Представьте себе человека, который хочет выучить всеми вокруг забытый, мертвый язык. Он по крупицам собирает информацию, буква к букве склеивает алфавит и накапливает базовый набор слов. При этом никаких методичек и учебников не существует. Такова была ситуация Целкова, когда он неожиданно узнал о существовании и всеми правдами и неправдами добился просмотра заветных картин Кандинского, Малевича, Ларионова и других авангардистов. Он вышел к первоисточникам, к носителям растоптанного языка современного искусства. Шаг за шагом он восстановил этот язык. Приспособил его к новым реалиям. А когда поделился им с другими художниками, то те мгновенно — уже по накатанному — усвоили этот язык, потом быстро перескочили с него на новейшие практики. Поднялись на следующий этаж современности. А Целков остался со своим, им открытым и отвоеванным у сталинизма знанием. В 2010 году, когда я рассказал ему, что примеряю к его творчеству термин «ретромодернизм», то есть современное творчество, основанное на откровенных языковых заимствованиях из модернизма начала ХХ века, Целков сказал: «Я — последнее слово того авангарда».
Понятно, что в такой диспозиции он все дальше уходил в сторону от новейшего западного искусства, которое обрушилось на головы российских художников в период оттепели и породило среди них массу адептов и последователей.
Десятилетие спустя «гений» Целков смотрелся уже белой вороной на фоне нонконформистских течений кинетизма, русского поп-арта и нарождающегося концептуализма.
Близкие по духу художники были Целкову слишком понятны и потому неинтересны, а новаторы 1970-х — неинтересны, потому что совсем непонятны.

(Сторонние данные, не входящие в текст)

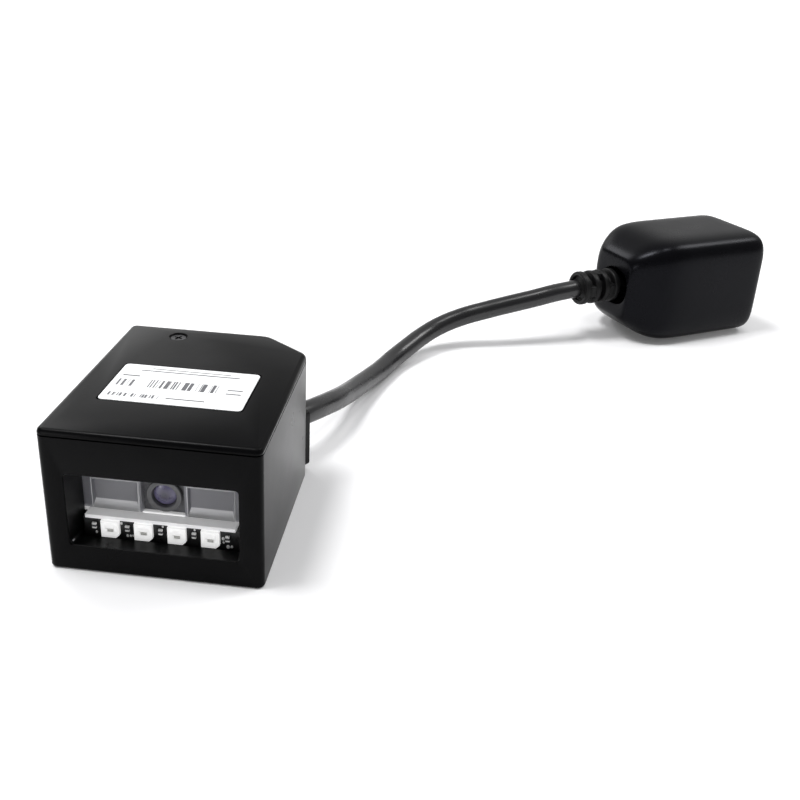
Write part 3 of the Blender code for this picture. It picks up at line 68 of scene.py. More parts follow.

Потеряв контакт с соотечественниками, он подался в эмиграцию. Поехал, чтобы, как он мне сказал, «проверить свое искусство по гамбургскому счету» и напитать его новыми идеями. Что и произошло. В его позднем творчестве заметны отзвуки западных идейных веяний. А первые два десятилетия его творчество проявляло философские темы начала ХХ века. В период оттепели после многих лет забвения эти темы вернулись в русское общество. По рукам пошли книги Бердяева, Розанова, Шестова, Гершензона. Не факт, что Целков их читал. «Я не интеллектуал, не книгочей», — говорил он. Но он вращался в кругах, где обсуждался «Грядущий хам» Дмитрия Мережковского и «Бунт масс» Хосе Ортеги-и-Гассета. А затем это общество открыло для себя Камю и Сартра.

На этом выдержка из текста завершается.